Esta mañana he traído a mi hija a un club hípico a las afueras de la ciudad, donde su mejor amiga celebra su cumpleaños número once. Conozco a la familia y, para ahorrarme viajes y acompañar a la madre, me invitaron a quedarme también al festejo. Mi primera lección estuvo a cargo de Ale, un niño de ocho años hermoso, muy correcto, muy educado y cordial que, cuando vio que yo andaba medio perdida, me invitó a recorrer los studs, para mostrarme uno a uno sus caballos. Así conocí a Spirit, Bailey, Andrómada con su potrillo recién nacido, Victoria y su potrillo Patricio, y un par más que no recuerdo. Con mucha paciencia y seguridad, Ale me explicó cómo se cuida el caballo, cuánto duerme, cuánto come, cuánto tiempo está en la panza de su mamá antes de nacer y cuánto vive un caballo, entre otras tantas lecciones. Cuando volvimos del recorrido, me agradeció la atención con una sonrisa llena de ternura y se ofreció a aclararme cualquier duda que me surgiera. Le faltaba solo una corbata y un traje para parecerse al guía del museo de Historia Natural de NY.

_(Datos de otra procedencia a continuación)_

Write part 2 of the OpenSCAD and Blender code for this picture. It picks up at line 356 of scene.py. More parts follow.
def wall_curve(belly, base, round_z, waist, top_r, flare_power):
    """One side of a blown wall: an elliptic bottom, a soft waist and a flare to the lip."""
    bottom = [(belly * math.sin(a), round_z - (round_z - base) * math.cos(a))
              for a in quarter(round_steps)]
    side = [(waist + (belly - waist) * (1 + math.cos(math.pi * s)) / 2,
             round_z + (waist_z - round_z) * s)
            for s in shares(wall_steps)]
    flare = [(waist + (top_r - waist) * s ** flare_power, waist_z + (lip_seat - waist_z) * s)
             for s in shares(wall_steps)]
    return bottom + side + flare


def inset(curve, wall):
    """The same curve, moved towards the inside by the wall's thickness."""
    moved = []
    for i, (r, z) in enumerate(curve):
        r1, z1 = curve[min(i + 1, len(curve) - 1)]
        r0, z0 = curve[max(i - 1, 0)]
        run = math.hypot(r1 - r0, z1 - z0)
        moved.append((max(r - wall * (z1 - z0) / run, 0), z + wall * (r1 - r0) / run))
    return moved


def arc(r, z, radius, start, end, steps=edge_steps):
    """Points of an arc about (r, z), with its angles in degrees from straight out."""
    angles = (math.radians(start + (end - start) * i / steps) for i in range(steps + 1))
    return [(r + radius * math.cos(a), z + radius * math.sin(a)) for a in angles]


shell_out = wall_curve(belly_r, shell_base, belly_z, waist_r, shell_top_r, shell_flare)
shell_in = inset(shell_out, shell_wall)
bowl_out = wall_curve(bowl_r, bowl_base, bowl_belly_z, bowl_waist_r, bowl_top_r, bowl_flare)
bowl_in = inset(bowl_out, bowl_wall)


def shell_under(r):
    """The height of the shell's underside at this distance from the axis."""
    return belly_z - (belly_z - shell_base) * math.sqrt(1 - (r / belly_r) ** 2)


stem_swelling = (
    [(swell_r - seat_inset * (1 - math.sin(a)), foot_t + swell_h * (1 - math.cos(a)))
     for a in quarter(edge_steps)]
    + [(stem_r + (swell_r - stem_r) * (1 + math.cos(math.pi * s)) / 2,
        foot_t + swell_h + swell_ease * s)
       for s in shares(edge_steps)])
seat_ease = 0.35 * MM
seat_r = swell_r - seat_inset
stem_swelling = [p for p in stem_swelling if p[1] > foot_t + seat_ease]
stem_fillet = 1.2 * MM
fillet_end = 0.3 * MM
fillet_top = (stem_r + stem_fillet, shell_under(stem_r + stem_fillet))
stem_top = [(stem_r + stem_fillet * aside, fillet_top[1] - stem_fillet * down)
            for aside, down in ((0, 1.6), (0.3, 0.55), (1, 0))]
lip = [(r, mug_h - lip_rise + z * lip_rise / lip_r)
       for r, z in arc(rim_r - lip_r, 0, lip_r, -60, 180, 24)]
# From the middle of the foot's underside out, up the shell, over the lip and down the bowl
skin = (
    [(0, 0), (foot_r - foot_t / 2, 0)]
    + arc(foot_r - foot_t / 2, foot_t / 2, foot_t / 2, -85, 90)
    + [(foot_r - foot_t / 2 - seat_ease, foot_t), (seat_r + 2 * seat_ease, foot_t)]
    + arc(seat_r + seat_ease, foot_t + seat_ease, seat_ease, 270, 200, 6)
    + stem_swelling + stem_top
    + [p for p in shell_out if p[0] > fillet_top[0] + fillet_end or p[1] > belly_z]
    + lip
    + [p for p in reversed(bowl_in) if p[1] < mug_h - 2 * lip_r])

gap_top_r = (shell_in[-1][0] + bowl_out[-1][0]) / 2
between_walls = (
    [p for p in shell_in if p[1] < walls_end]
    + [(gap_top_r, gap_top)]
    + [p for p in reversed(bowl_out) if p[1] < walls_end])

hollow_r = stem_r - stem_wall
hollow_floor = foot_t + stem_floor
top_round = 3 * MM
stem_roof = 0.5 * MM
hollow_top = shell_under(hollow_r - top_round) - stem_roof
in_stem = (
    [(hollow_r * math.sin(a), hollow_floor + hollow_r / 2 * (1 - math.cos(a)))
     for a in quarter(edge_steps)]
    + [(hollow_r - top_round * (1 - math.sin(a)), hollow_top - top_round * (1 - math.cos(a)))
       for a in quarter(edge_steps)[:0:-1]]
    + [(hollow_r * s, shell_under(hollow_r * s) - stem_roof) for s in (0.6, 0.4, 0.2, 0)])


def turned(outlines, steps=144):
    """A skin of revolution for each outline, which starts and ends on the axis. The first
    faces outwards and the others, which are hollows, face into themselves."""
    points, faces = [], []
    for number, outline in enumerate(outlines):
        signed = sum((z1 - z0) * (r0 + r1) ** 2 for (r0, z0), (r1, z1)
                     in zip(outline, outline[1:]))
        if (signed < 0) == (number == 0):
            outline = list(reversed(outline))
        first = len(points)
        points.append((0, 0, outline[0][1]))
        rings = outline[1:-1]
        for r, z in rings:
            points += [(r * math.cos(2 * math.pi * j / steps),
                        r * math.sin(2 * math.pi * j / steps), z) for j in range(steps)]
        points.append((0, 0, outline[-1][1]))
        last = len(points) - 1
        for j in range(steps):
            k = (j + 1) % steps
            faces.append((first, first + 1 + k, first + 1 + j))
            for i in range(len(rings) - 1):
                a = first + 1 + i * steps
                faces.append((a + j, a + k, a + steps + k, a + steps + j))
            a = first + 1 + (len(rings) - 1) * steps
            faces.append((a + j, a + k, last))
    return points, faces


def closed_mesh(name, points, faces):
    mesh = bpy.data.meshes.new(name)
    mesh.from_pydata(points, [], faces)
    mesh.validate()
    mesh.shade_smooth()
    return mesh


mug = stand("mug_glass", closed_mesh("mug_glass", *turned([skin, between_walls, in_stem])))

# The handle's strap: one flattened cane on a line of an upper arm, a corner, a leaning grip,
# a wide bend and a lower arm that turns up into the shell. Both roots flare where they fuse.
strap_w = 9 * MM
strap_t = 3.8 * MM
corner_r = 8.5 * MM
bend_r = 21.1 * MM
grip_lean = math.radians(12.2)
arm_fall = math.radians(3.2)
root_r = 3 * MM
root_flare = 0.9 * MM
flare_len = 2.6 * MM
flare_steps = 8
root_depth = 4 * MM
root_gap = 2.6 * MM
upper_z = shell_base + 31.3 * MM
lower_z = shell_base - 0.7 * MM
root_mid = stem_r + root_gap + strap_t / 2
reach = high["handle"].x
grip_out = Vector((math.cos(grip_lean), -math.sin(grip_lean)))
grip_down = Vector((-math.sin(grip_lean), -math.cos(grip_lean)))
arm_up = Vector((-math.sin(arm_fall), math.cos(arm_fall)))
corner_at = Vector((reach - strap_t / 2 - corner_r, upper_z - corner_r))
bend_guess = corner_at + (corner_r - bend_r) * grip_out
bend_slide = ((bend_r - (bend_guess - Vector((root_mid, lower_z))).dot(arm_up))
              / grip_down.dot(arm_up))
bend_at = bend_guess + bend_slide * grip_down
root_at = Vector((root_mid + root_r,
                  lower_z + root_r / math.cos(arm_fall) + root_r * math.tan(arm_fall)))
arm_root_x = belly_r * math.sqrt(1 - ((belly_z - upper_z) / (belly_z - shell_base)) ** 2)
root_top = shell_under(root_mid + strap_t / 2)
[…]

Apenas me senté, apareció frente a mí, escondida tras un ramillete de flores del pasto, mi segunda maestra del día: Lucía, de tres años, quien me invitó a recorrer el club y a tirarme de un pequeño tobogán de latón que se encontraba bajo los árboles. Le agradecí y le expliqué que yo no podía, porque soy muy grande y pesada. Pero la pequeña rubiecita de cachetes colorados, me miró con sus ojos pícaros y entre risas me explicó que es muy fuerte este tobogán y vos no estás tan gorda. Yo seguí negándome, porque así hacemos los adultos cuando nos creemos dueños de la verdad, pero ella se acercó, me tomó de la mano y me alentó: dale, vas a ver qué divertido es. Venciendo todos mis prejuicios y limitaciones, incluyendo cierto grado de vergüenza, me subí al tobogán y me deslicé encantada. Abajo, mi maestra me esperaba con la cara llena de sonrisa: "¿Viste qué lindo? ¡Otra vez!"

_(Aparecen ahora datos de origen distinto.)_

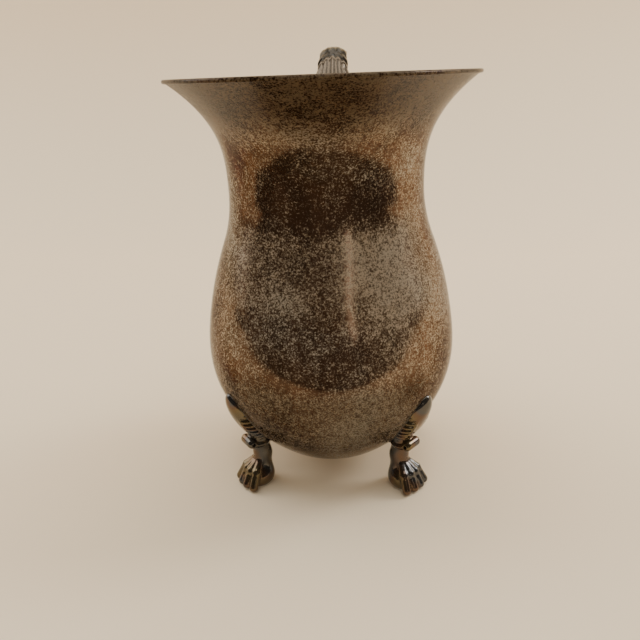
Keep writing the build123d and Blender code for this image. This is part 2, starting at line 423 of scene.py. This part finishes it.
rings = []
for share in (0.25, 0.5, 0.75, 0.92):
    rings.append((np.full(AROUND, BASE_R * share), BASE_Z))
for radius, z in BELLY_CURVE[:-1]:
    rings.append((np.full(AROUND, radius), z))
for z in levels:
    rings.append((mouth_radius(z, turns), z))
for z in levels[::-1]:
    rings.append((grown_radius(z, turns, -WALL), z))
for radius, z in belly_inside[-2::-1]:
    rings.append((np.full(AROUND, radius), z))
for share in (0.92, 0.75, 0.5, 0.25):
    rings.append((np.full(AROUND, BASE_R * share), BASE_Z + WALL))

angle = np.radians(turns - 90)
points = []
for radius, z in rings:
    # The sheet was worked by hand, so it is not perfectly round
    lift = min(1.0, max(0.0, (z - 22) / 40)) * min(1.0, max(0.0, (RIM_Z - z) / 25))
    dents = 0.16 * np.sin(3 * angle + z / 17) + 0.10 * np.sin(5 * angle - z / 11 + 1.3) + 0.07 * np.sin(9 * angle + z / 8)
    r = radius + lift * dents
    points.append(np.stack([r * np.cos(angle), r * np.sin(angle), np.full(AROUND, z)], 1))
points = np.concatenate(points)
faces = ring_faces(len(rings), AROUND)
first_pole = len(points)
points = np.concatenate([points, [(0, 0, BASE_Z), (0, 0, BASE_Z + WALL)]])
last_ring = (len(rings) - 1) * AROUND
for c in range(AROUND):
    right = (c + 1) % AROUND
    faces.append([first_pole, right, c])
    faces.append([first_pole + 1, last_ring + c, last_ring + right])
make_mesh("body", points, faces, PLATE, ["body_shell"])

# ---------------------------------------------------------------- rim wire
wire = []
for turn in np.linspace(0, 360, 24, endpoint=False):
    r = mouth_radius(RIM_Z, turns) - WIRE_IN + WIRE_R * cos(radians(turn))
    z = RIM_Z + WIRE_R * sin(radians(turn))
    wire.append(np.stack([r * np.cos(angle), r * np.sin(angle), np.full(AROUND, z)], 1))
wire_faces = [face[::-1] for face in ring_faces(24, AROUND, close_rows=True)]
make_mesh("rim_bead", np.concatenate(wire), wire_faces, PLATE, ["rim_wire"])

# ---------------------------------------------------------------- handle
STATIONS = 300
centre = smooth_line(HANDLE_LINE, STATIONS)
tangent = np.gradient(centre, axis=0)
tangent /= np.linalg.norm(tangent, axis=1)[:, None]
upward = np.stack([-tangent[:, 1], tangent[:, 0]], 1)  # the side of the handle away from the body
share = np.concatenate([[0], np.cumsum(np.linalg.norm(np.diff(centre, axis=0), axis=1))])
share /= share[-1]
half_width = np.interp(share, HANDLE_SHARES, HANDLE_WIDTHS) / 2
half_depth = np.interp(share, HANDLE_SHARES, HANDLE_DEPTHS) / 2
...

La tercera maestra me miraba desde una hamaca frente al tobogán. Valeria, de diez años, enfundada en su traje de hipismo, botas largas hasta la rodilla, calzas y camisa. Le pregunté lo obvio y enseguida me ruboricé por mi necedad: "¿vos montás?" Con benevolencia me sonrió y asintió con la cabeza. Luego miré atrás de ella lo que parecía una pista de forma circular y, para desviar la atención de mi estúpida pregunta, le consulté qué era aquello y para qué servía. Ella me contestó con entusiasmo que es una pista donde se le da cuerda a los caballos. A mi me pareció tan simpática la respuesta que se me escapó una sonrisa. Imaginé una cajita de música con un pequeño carrusel, y diminutos caballitos subiendo y bajando al compás de la música. Ella frunció el entrecejo, ladeó la cabeza sobre su hombro izquierdo y (estoy completamente segura) me leyó la mente. Entonces se paró, me invitó a seguirla y me mostró la pista circular. "Acá se para el jinete, ¿ves? En el medio, y con la soga, lo hace trotar o correr al caballito para que entre en calor antes de empezar a montarlo, antes de saltar, o lo que sea que vaya a hacer. Es un precalentamiento". A esas alturas, yo ya había dejado mi título de adulta sabihonda, y solo me limité a escuchar las explicaciones y a caminar atrás de mi maestra. Con paciencia, me enseñó las diferentes pistas, me dijo cómo se llama cada actividad y cada destreza.

Ahora, sentada en frente de un sector de juegos donde los niños armaron una pista de saltos para ellos mismos, miro con respeto a mis pequeños maestros. Recuerdo que, cuando hacía las prácticas para recibirme de docente, había tomado varias de estas lecciones de mis alumnos más pequeños. Una vez que llevé un lápiz de un metro y medio íntegramente hecho de goma espuma para enseñarles que en inglés eso se dice pencil, Pablito,un niño de siete años, me dijo: íeh, señorita, ese lápiz es para tontos! íNo hacía falta que sea tan grande! Esa tarde aprendí que no debía subestimar...

Claramente se ve que, cada tanto, necesitamos refrescar las lecciones aprendidas. Tal vez, a fuerza de repetición, nos bajemos del pony y reconozcamos con humildad a quienes son nuestros verdaderos maestros.